## Set problem
Restate the full set of records exactly, without adding or dropping a word.

Rows from a 3D modeling dataset:
▼

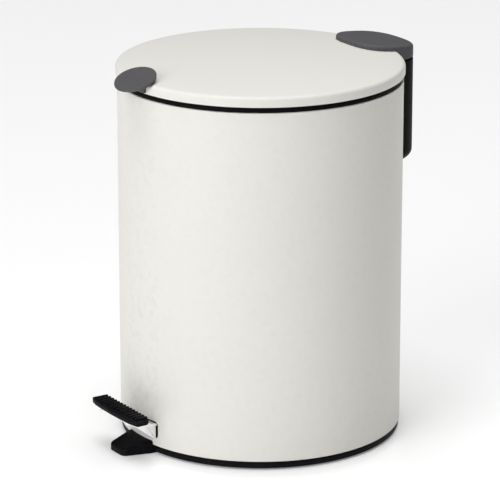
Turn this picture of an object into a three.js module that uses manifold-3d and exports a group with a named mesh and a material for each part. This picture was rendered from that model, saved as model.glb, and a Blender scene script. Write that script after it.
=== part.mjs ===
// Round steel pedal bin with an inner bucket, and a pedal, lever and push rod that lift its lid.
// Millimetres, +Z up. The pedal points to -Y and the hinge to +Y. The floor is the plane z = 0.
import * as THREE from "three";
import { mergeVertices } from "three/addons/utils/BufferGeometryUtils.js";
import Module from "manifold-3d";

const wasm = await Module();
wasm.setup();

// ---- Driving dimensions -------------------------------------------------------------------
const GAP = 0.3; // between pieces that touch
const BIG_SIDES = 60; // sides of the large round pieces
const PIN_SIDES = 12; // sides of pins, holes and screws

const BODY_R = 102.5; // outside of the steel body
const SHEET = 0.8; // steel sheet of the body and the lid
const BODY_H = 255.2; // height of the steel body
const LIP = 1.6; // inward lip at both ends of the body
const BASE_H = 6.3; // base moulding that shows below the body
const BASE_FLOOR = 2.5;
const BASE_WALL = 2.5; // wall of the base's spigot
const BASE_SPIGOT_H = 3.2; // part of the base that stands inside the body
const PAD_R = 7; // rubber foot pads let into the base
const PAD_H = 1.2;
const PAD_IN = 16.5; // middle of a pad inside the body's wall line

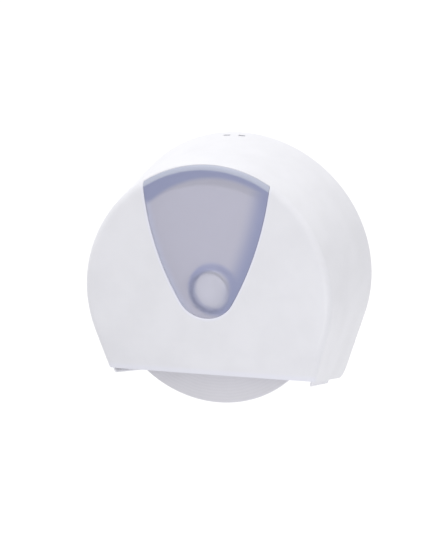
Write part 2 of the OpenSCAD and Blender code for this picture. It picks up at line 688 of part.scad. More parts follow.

▲

## Full solution
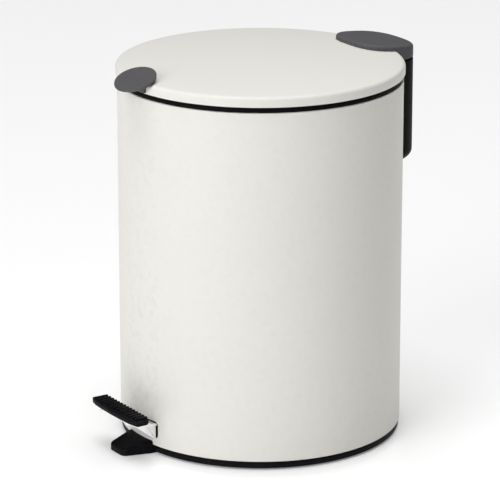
Turn this picture of an object into a three.js module that uses manifold-3d and exports a group with a named mesh and a material for each part. This picture was rendered from that model, saved as model.glb, and a Blender scene script. Write that script after it.
=== part.mjs ===
// Round steel pedal bin with an inner bucket, and a pedal, lever and push rod that lift its lid.
// Millimetres, +Z up. The pedal points to -Y and the hinge to +Y. The floor is the plane z = 0.
import * as THREE from "three";
import { mergeVertices } from "three/addons/utils/BufferGeometryUtils.js";
import Module from "manifold-3d";

const wasm = await Module();
wasm.setup();

// ---- Driving dimensions -------------------------------------------------------------------
const GAP = 0.3; // between pieces that touch
const BIG_SIDES = 60; // sides of the large round pieces
const PIN_SIDES = 12; // sides of pins, holes and screws

const BODY_R = 102.5; // outside of the steel body
const SHEET = 0.8; // steel sheet of the body and the lid
const BODY_H = 255.2; // height of the steel body
const LIP = 1.6; // inward lip at both ends of the body
const BASE_H = 6.3; // base moulding that shows below the body
const BASE_FLOOR = 2.5;
const BASE_WALL = 2.5; // wall of the base's spigot
const BASE_SPIGOT_H = 3.2; // part of the base that stands inside the body
const PAD_R = 7; // rubber foot pads let into the base
const PAD_H = 1.2;
const PAD_IN = 16.5; // middle of a pad inside the body's wall line

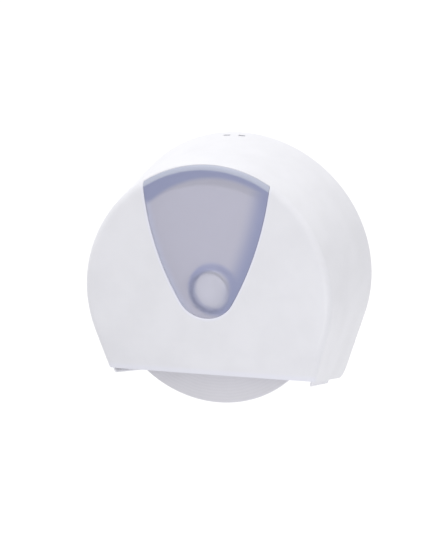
Write part 2 of the OpenSCAD and Blender code for this picture. It picks up at line 688 of part.scad. More parts follow.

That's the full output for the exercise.